By the time she kneels, she has already been kneeling for ten minutes. The bow is just the body catching up to a decision the hands made at the drawer.

For the one who receives this

If you are the one she kneels for: understand what the lace is telling you. Armor asks to be tested. Softness asks to be answered. A submissive who comes to you undefended is paying you the highest compliment in this entire lifestyle — she is telling you that your control is sufficient structure, that she does not need boning and buckles because she has you.

Answer that. Be exact. Be warm. Arrive on time to your own dominance. The undefended body keeps no armor between itself and your carelessness either — that is the weight you agreed to carry.

The quiet contract underneath

None of this works as decoration alone. The blindfold is only restful because she knows precisely who is in the room. The lace is only brave because she chose it freely and can choose otherwise tomorrow. Softness without safety is not surrender; it is just exposure.

So the unglamorous scaffolding stands under every image like this one: the conversations held in full daylight, the limits spoken and written, the word that stops everything, the aftercare that follows even the gentlest scene. Trust is not the mood of the picture. Trust is the load-bearing wall the picture hangs on. Consent is what makes the difference between a woman folded in lace on a wooden floor and a woman merely cold.

Build the wall first.
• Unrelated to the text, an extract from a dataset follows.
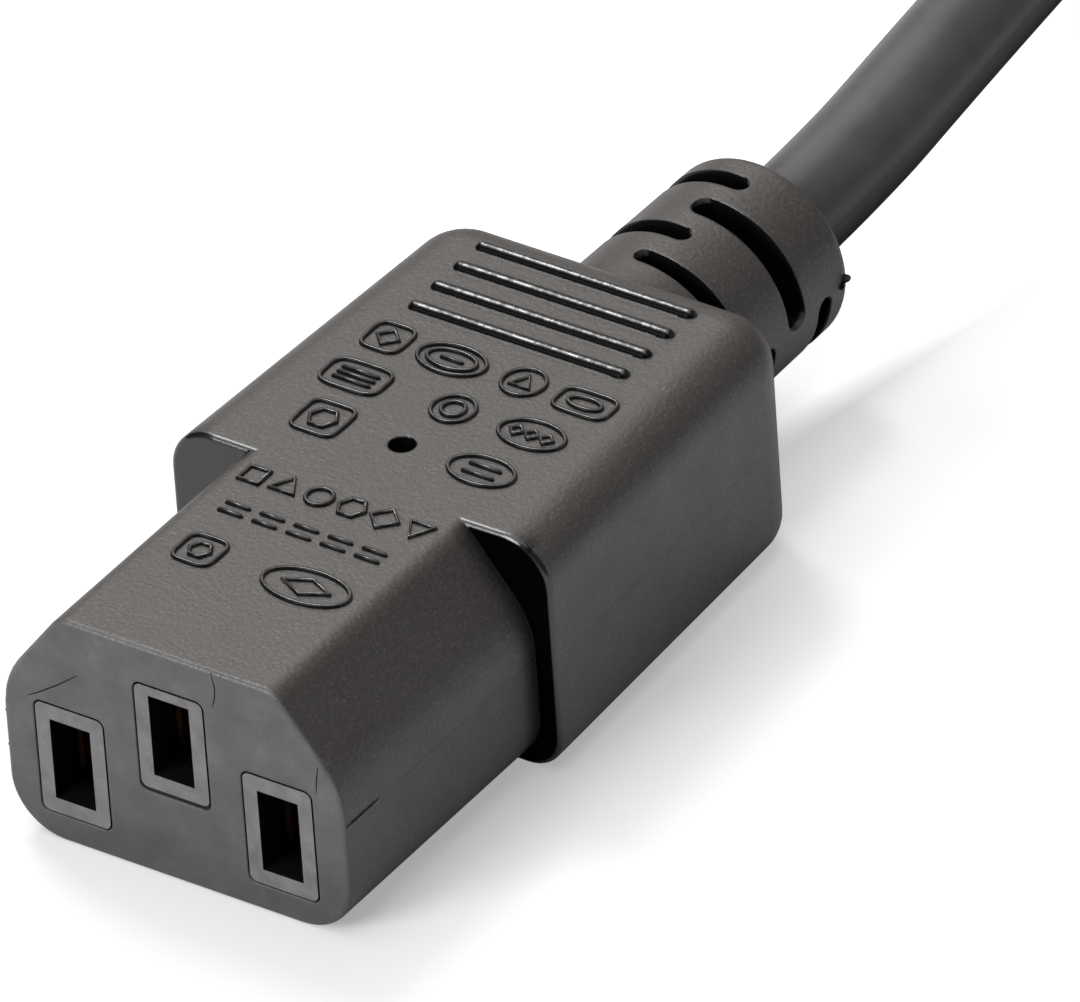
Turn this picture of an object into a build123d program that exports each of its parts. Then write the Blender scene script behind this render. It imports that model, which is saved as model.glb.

Then hang whatever beauty you like on it.

Wear what tells the truth

Here is what I want you to take from her, bowed there in the morning light.

You do not need to look armored to be serious. You do not need hardware to be held — a held mind outranks a held wrist every time. And you do not need an audience for your surrender to count. The deepest bows happen on ordinary floors, in soft clothes, with no one watching but the one who matters — even when that is only the person you are becoming.

Choose the lace on purpose. Tie the blindfold last. Fold forward until you are small enough to be honest.

Softness, worn deliberately, is not the absence of strength. It is strength that no longer needs to be seen to be believed.